┌──
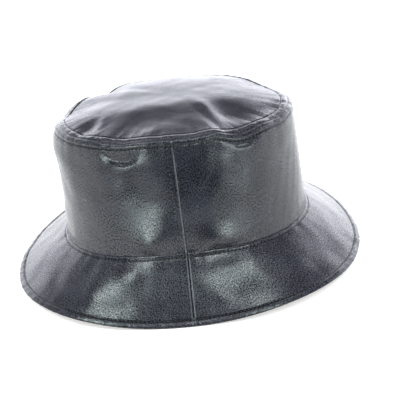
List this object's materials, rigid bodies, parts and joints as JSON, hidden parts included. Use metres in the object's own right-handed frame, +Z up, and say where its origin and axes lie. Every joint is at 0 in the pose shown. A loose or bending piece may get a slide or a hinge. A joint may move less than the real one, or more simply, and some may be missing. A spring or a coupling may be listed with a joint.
{
  "type": "rain bucket hat",
  "caption": "Rain bucket hat in dark slate coated linen: oval top, two-panel crown side and a sloping brim with an under layer, resting on its brim.",
  "frame": {"origin": "the middle of the hat's outline at the level of the floor that its brim rests on", "axes": "+X towards the front of the hat, +Y to its right side, +Z up through the crown"},
  "size_m": [0.2852, 0.2422, 0.1375],
  "materials": {
    "coated_linen": "dark slate blue linen weave under a thin satin waterproof coating",
    "facing_linen": "the same cloth seen from under the brim, greyer and more matt"
  },
  "bodies": {
    "root": {"crown_tip": "coated_linen", "side_panel_front": "coated_linen", "side_panel_back": "coated_linen", "brim_top_front": "coated_linen", "brim_top_back": "coated_linen", "brim_facing": "facing_linen"}
  },
  "joints": []
}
└──
Write the data from above out again, exactly.

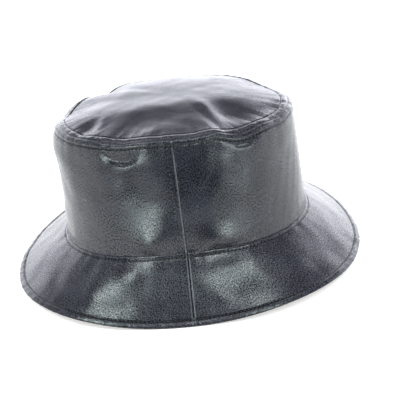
List this object's materials, rigid bodies, parts and joints as JSON, hidden parts included. Use metres in the object's own right-handed frame, +Z up, and say where its origin and axes lie. Every joint is at 0 in the pose shown. A loose or bending piece may get a slide or a hinge. A joint may move less than the real one, or more simply, and some may be missing. A spring or a coupling may be listed with a joint.
{
  "type": "rain bucket hat",
  "caption": "Rain bucket hat in dark slate coated linen: oval top, two-panel crown side and a sloping brim with an under layer, resting on its brim.",
  "frame": {"origin": "the middle of the hat's outline at the level of the floor that its brim rests on", "axes": "+X towards the front of the hat, +Y to its right side, +Z up through the crown"},
  "size_m": [0.2852, 0.2422, 0.1375],
  "materials": {
    "coated_linen": "dark slate blue linen weave under a thin satin waterproof coating",
    "facing_linen": "the same cloth seen from under the brim, greyer and more matt"
  },
  "bodies": {
    "root": {"crown_tip": "coated_linen", "side_panel_front": "coated_linen", "side_panel_back": "coated_linen", "brim_top_front": "coated_linen", "brim_top_back": "coated_linen", "brim_facing": "facing_linen"}
  },
  "joints": []
}